Under certain conditions (df > 30), a sample mean (x̄) can be modelled using a normal distribution; centred around the population mean. A t-distribution can be used otherwise.
Central Limit Theorem for sample mean:
“When we collect a sufficiently large sample of n independent observations from a population with mean μ and standard deviation σ, the sampling distribution x̄ will be nearly normal with
Meanx̄ = μ SE = σ/sqrt(n) ”
Notice that we cannot directly calculate the standard error since we will not realistically know the population standard deviation, hence we take the sample standard deviation in its place, so SE = s/sqrt(n). This works well when we have a lot of data and can estimate the population standard deviation using the sample value accurately, but is less precise with smaller samples, causing problems when using the normal distribution to model x̄. Hence, we have the t-distribution, as its thicker tail can account for the additional uncertainty created when we use s.
Conditions for applying the Central Limit Theorem for x̄:
Independence Observations must be independent
Normality Observations come from a normally distributed population
‘Normality check’:
n < 30 If there are no clear outliers, assume the data come from a nearly normal distribution. Note that if the population distribution is not normal then CLT may not hold.
n >= 30 If there are no particularly extreme outliers, assume the distribution of x̄ is nearly normal, even if the underlying distribution of individual observations is not, CLT holds.
A mental check may also be appropriate to evaluate whether we believe the underlying population would have moderate skew (if n < 30) or have particularly extreme outliers (if n >= 30) beyond what are in the data.
Properties of the t-distribution:
Shape Bell; shallower than the normal distribution, “thicker” tails => observations are more likely to fall beyond two standard deviations.
Centred 0
Parameter df (= n - 1), describes the precise form of the bell shape. Larger df => more normal distribution
Confidence intervals:
x̄ ± tdf* * SE
t* is a cutoff based on the confidence level and the t-distribution.
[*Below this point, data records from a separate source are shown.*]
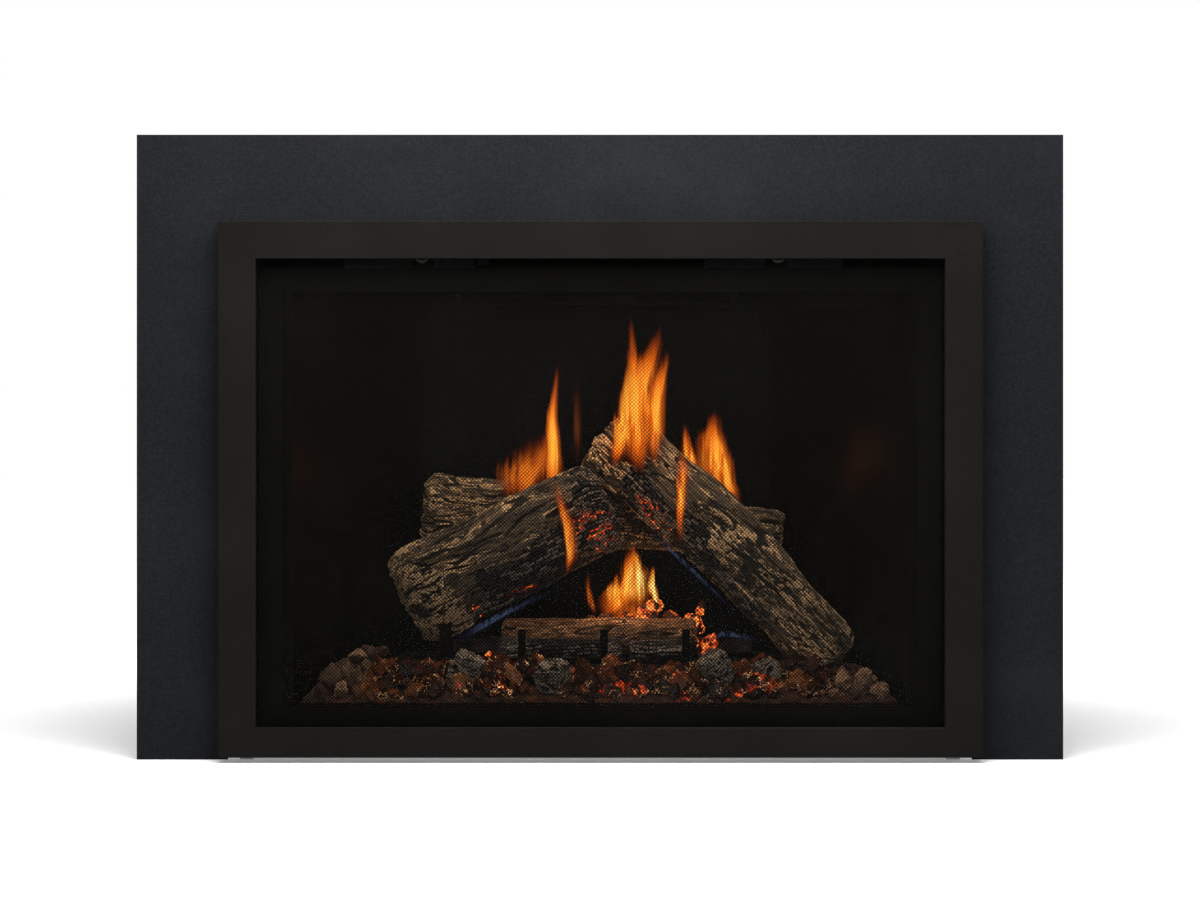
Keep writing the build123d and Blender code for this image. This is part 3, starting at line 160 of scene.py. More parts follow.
class Wiring:
    """Adds shader nodes to one tree and joins them."""

    def __init__(self, tree: bpy.types.NodeTree) -> None:
        """Keeps the tree that gets the nodes."""
        self.tree = tree

    def feed(self, node: bpy.types.Node, feeds: Feeds) -> None:
        """Sets or links a node's inputs.

        Args:
            node: the node.
            feeds: socket name or number to a value, a colour or another node's output.
        """
        for name, value in feeds.items():
            socket = node.inputs[name]
            if isinstance(value, Socket):
                self.tree.links.new(value, socket)
            else:
                socket.default_value = (*value, 1.0) if socket.type == "RGBA" else value

    def put(self, kind: str, feeds: Feeds | None = None, **settings: object) -> bpy.types.Node:
        """Adds one node.

        Args:
            kind: node type without its ShaderNode prefix.
            feeds: what goes into its inputs.
            settings: properties of the node.

        Returns:
            The node.
        """
        node = self.tree.nodes.new("ShaderNode" + kind)
        for name, value in settings.items():
            setattr(node, name, value)
        self.feed(node, feeds or {})
        return node

    def place(self) -> Socket:
        """Object coordinates in metres."""
        return self.put("TexCoord").outputs["Object"]

    def mapped(self, scale: Triple, turn: float = 0.0) -> Socket:
        """Object coordinates stretched by scale and turned about Y by turn radians."""
        feeds = {"Vector": self.place(), "Scale": scale, "Rotation": (0.0, turn, 0.0)}
        return self.put("Mapping", feeds).outputs["Vector"]

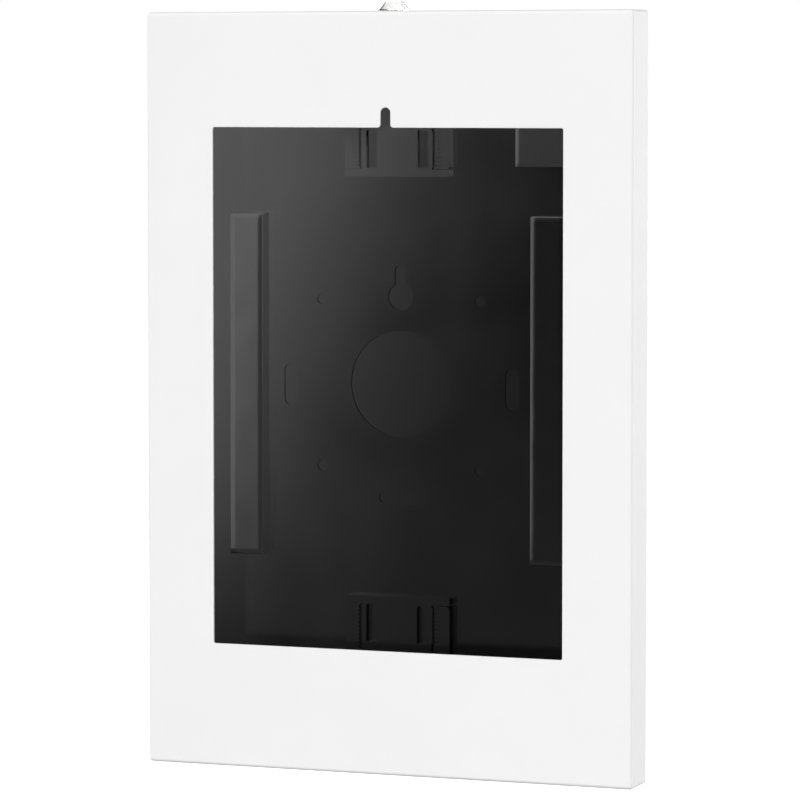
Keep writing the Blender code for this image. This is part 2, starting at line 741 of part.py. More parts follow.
def build():
    for old in list(bpy.data.objects):
        bpy.data.objects.remove(old)

    cover = front_cover()
    plate = back_plate()
    housing, rotor, nut, cam = lock_housing(), lock_plug(), lock_nut(), lock_cam()
    catch = lock_catch()
    sides = {"left": -1, "right": 1}
    studs = [hinge_stud(f"hinge_stud_{side}", way) for side, way in sides.items()]
    rivets = [rivet_piece(f"catch_rivet_{side}", way) for side, way in sides.items()]
    cam_seat = cam_foot - seat_gap
    bolt = socket_screw(
        "cam_screw", (0, cam_seat), cam_screw, cam_screw_head, cam_screw_head_height, lock_y,
        cam_screw_length, 180,
    )

    rails, sliders, pads, screws = [], [], [], []
    screw_seat = seat_y - rail_ear_sheet - seat_gap
    for end in ("top", "bottom"):
        rails.append(clamp_rail(end))
        sliders.append(clamp_slider(end))
        pads.append(jaw_pad(end))
        for side, place in zip(sides, fixing_places(end)):
            screws.append(
                socket_screw(
                    f"{end}_rail_screw_{side}", place, rail_screw, rail_screw_head,
                    rail_screw_head_height, screw_seat, -screw_seat - fixing_end_gap, 90,
                )
            )

    half_strip = strip_width / 2
    strip_z = (bay_middle - strip_length / 2, bay_middle + strip_length / 2)
    foams = [
        foam_block(
            f"foam_strip_{side}",
            (way * strip_middle - half_strip, way * strip_middle + half_strip),
            strip_z,
            strip_thickness,
        )
        for side, way in sides.items()
    ]
    pad_side = plate_half - pad_side_inset
    pad_x = (pad_side - pad_width, pad_side)
    foams.append(foam_block("corner_pad", pad_x, (pad_top - pad_height, pad_top), pad_thickness))

    hinge_place = (0, hinge_y, hinge_z)
    lock_place = (0, lock_y, barrel_foot)
    hinge = joint("cover_hinge", hinge_place)
    lock = joint("lock_turn", lock_place, hinge)
    hang([cover, housing, nut] + studs, hinge, hinge_place)
    hang([rotor, cam, bolt], lock, lock_place)
    for end, slider, pad in zip(("top", "bottom"), sliders, pads):
        place = (0, clamp_face_y, clamp_z(end, clamp_reach))
        hang([slider, pad], joint(f"{end}_clamp_slide", place), place)

    dress([cover], finish("white powder coat", (0.86, 0.86, 0.86), 0.45))
    dress([plate], finish("black powder coat", (0.022, 0.022, 0.023), 0.5))
    dress(rails + sliders, finish("black plastic", (0.018, 0.018, 0.019), 0.42))
    dress(foams, finish("black foam", (0.02, 0.02, 0.02), 0.9))
    dress(pads, finish("black rubber", (0.015, 0.015, 0.015), 0.75))
    dress([housing, rotor], finish("bright nickel", (0.78, 0.78, 0.78), 0.18, 1.0))
    dress([nut, cam, catch, bolt] + studs + rivets, finish("zinc plate", (0.62, 0.63, 0.65), 0.35, 1.0))
    dress(screws, finish("black oxide", (0.03, 0.03, 0.032), 0.45, 1.0))


build()
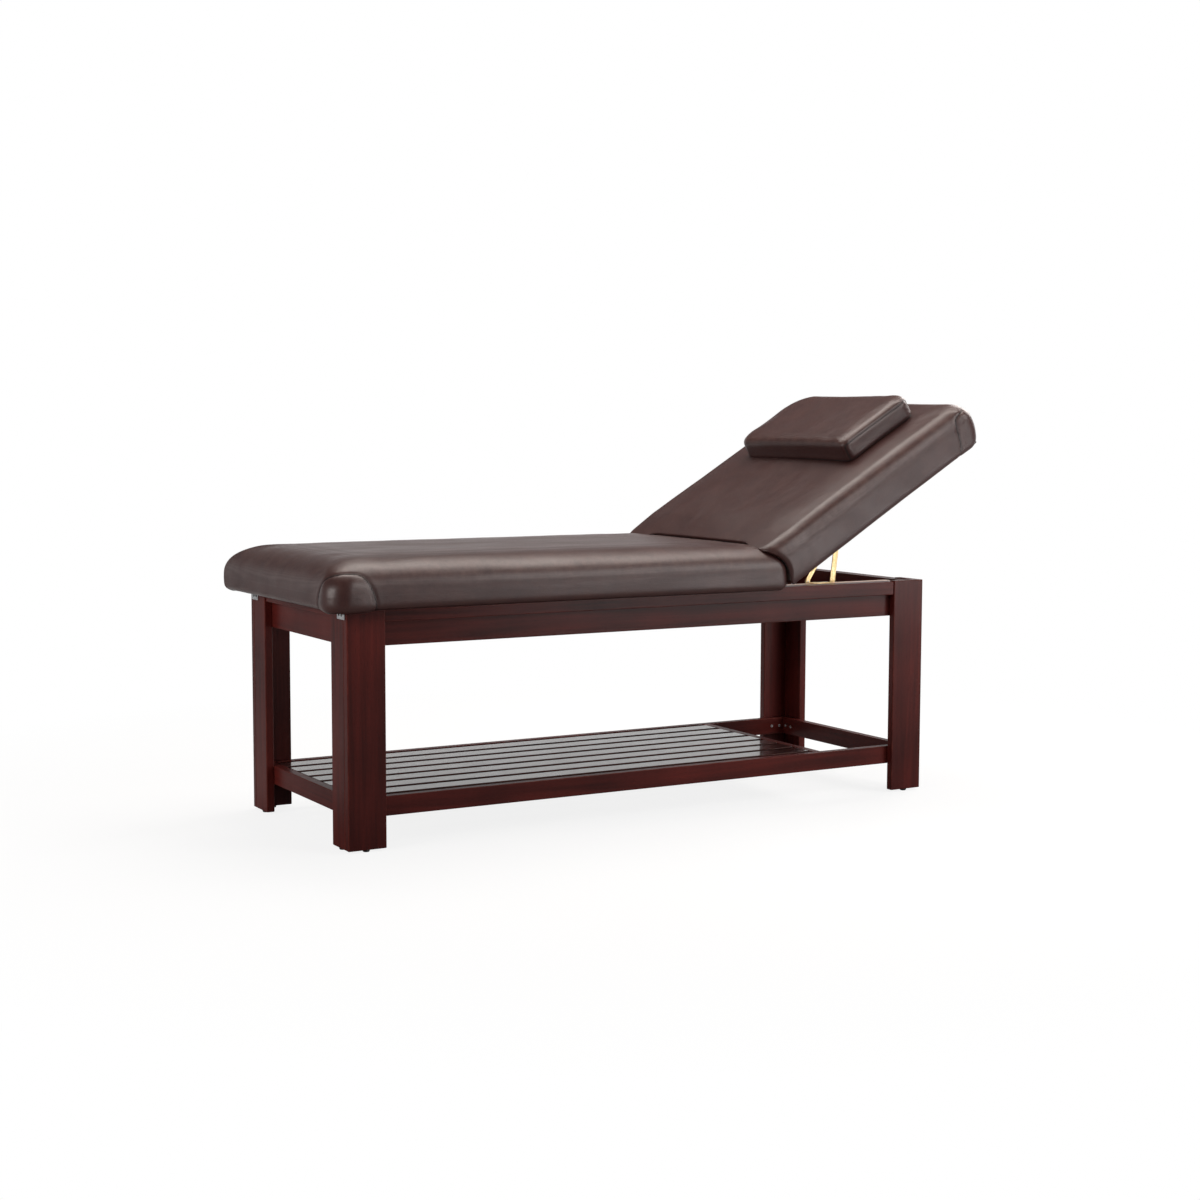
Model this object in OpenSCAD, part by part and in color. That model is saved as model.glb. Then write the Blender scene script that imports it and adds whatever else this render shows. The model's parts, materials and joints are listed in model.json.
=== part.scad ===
// Wooden facial bed with a fixed leg cushion, a tilting backrest on two pairs of
// steel arms, a loose head pillow and a slatted shelf between the legs.
// X runs from the foot end to the head end, Y away from the near side, Z up.
// The origin is the centre of the bed's outline on the floor.

/* [Frame] */
// Length of the wooden frame over the legs
frame_l = 1620; // [1560:10:1800]
// Width of the wooden frame over the legs
frame_w = 607; // [560:1:700]
// Height of the leg tops above the glides
leg_h = 550; // [500:5:640]
// Width of one leg board
leg_board_w = 93; // [80:1:110]
// Thickness of a leg board
leg_board_t = 20; // [18:0.5:24]
// Height of the nail-on glides under the legs
glide_h = 5; // [4:0.5:10]
// Diameter of a glide
glide_d = 17; // [12:0.5:18]

/* [Upper rails] */
// Height of the upper rails
rail_h = 90; // [70:1:110]
// Thickness of all rails
rail_t = 22; // [18:0.5:26]
// How far the rails end below the leg tops
rail_drop = 2.5; // [1:0.5:5]
// Height of the raised band on the long sides
band_h = 34; // [24:1:50]
// Height of the raised band on the short sides
end_band_h = 26; // [20:1:34]
// How far the bands lie back from the leg faces
band_recess = 3; // [1:0.5:6]
// Width of the cleats inside the long rails
cleat_w = 26; // [20:1:27]
// Height of the cleats
cleat_h = 30; // [22:1:40]
// Gap between a cleat and the head rail
cleat_gap = 28; // [10:1:60]
// Height of the cross beams
beam_h = 60; // [45:1:80]

/* [Shelf] */
// Height of the underside of the shelf rails above the leg bottoms
shelf_z = 69; // [50:1:140]
// Height of the shelf rails
shelf_rail_h = 45.5; // [36:0.5:70]
// Number of slats
slat_count = 7; // [5:1:8]
// Width of one slat
slat_w = 54; // [40:1:56]
// Thickness of a slat
slat_t = 15; // [10:0.5:20]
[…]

Find t* such that the fraction of the t-distribution with df degrees of freedom within a distance (t*) of 0 matches the confidence level of interest.
Identify x̄, s, n and the CI
Verify our conditions are met
Compute SE, find t*, construct interval
Interpret CI
Notation – t(df;v) describes the value from the t-distribution with df degrees of freedom which gives an area of v to the left of some point. Then P(t < t(df;v)) = v, the probability that t is less than this value is equal to v.
[1] In the t-distribution table, v are the column headings for a left-hand tail (the headings represent v-1 for a right-hand tail as v is the area to the left of our point), df are the row headings and t(df;v) are the values (or t(df;v-1) for a right-hand tail)
When the desired confidence is [(1-α)*100]%, use t(n - 1; 1 - α/2), so 95% CI => t(n-1 0.975)
Hypothesis tests:
Follows the same procedure as that of sample proportions, with the minor difference in the use of a T-score instead of Z-score (although these are just really name changes). We still subsequently calculate the p-value from double the tail area and evaluate this against our significance level to establish a conclusion.
T = (x̄ - μ)/SE
Identify the parameter of interest, hypotheses, significance level and x̄, s and n
Verify our conditions are met
Compute SE, find T and calculate p-value
Evaluate by comparison of p-value and significance level and conclude
Rejection regions:
Using the alternative hypothesis, define a rejection region of values of the test statistic that are extreme under the null in the direction of the alternative hypothesis. If the observed test statistic is within the RR, then reject the null hypothesis in favour of the alternative hypothesis. Otherwise, fail to reject.